If you’ve been sick with a nasty respiratory virus in the past few weeks, or know someone who is, you’re not alone. In the last week of 2025, Kansas City saw its fourth-highest weekly total influenza cases in the past 15 years. According to the Centers for Disease Control and Prevention, this surge has not yet reached its peak and will continue for a few more weeks.
The surge has been dominated by a strain of the Influenza A type virus known as Subclade K, which medical professionals are calling a “super flu.”
Medical staff at the University of Kansas Health System recommend getting the flu vaccine if you haven’t yet, even though it is not an exact match to this variant.
According to Chief Medical Officer Dr. Steve Stites, the influenza vaccine typically ffers about a 70% to 80% reduction in the chance of severe illness and hospitalization. For this strain, it offers about 50%.
“Vaccination still works. Maybe not quite as well, but it’s still one of your best lines of defense,” Stites said.
Medical Director of Infection Prevention and Control Dr. Dana Hawkinson says vaccines are not meant to protect from infection, but to decrease the chances of the complications that come with the virus.
“The vaccine continues to do that, even though it’s not the best match this year,” Hawkinson said. “You will have that immune response there to help reduce the risk of those complications.”
Over the course of the 2024-2025 flu season, Kansas identified 182 deaths directly caused by the flu, and another 45 with influenza as a contributing factor.
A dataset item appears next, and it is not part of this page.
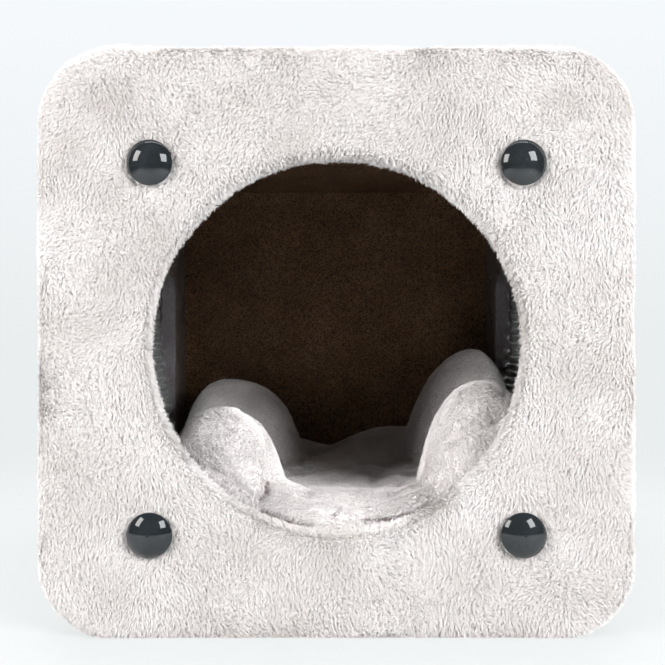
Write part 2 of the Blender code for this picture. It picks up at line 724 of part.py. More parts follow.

Missouri identified 408 deaths total with influenza as a direct or contributing cause during the last flu season.
Hawkinson says if you have not yet contracted the virus, you can still get the vaccine.
“It does take seven, 10, 14 days to mount that immune response, but we still have a long way to go in influenza season and other variants or other types can come through as well,” Hawkinson said.
To reduce the risk of infection, Hawkinson urges people frequently wash or sanitize their hands and wear a mask when in public. If possible, stay at home.
“We know that there are real-world problems, bills to pay, work to get to, school, all of those things,” said Hawkinson. “We’re just trying to give that message and the recommendations to help keep everybody in the households, especially those high-risk people, and our community safe.”
Dr. Sean Kumer, Chief Medical Officer of the Kansas City Division of the medical system, says hospitals in the metro are seeing more people check in with influenza and more staff come down with the flu, putting a strain on staff.
“There’s two sides to this. It’s about the patient and it’s about the people taking care of the patient,” said Kumer. “And that's what we're kind of working through right now.”
Kumer says medical staff are now wearing masks in the inpatient wards and in the clinic to protect the patients who aren’t yet infected, as well as the staff.
Despite the challenges hospitals are facing, Dr. Stites urges anyone who feels like they are getting sick to seek medical care.
“If you feel like that disease is beginning to get out of control, don’t sit at home. Get to your providers. Get to the emergency room,” Stites said. “Let people know that you’re having a problem and let us help get you into the right place.”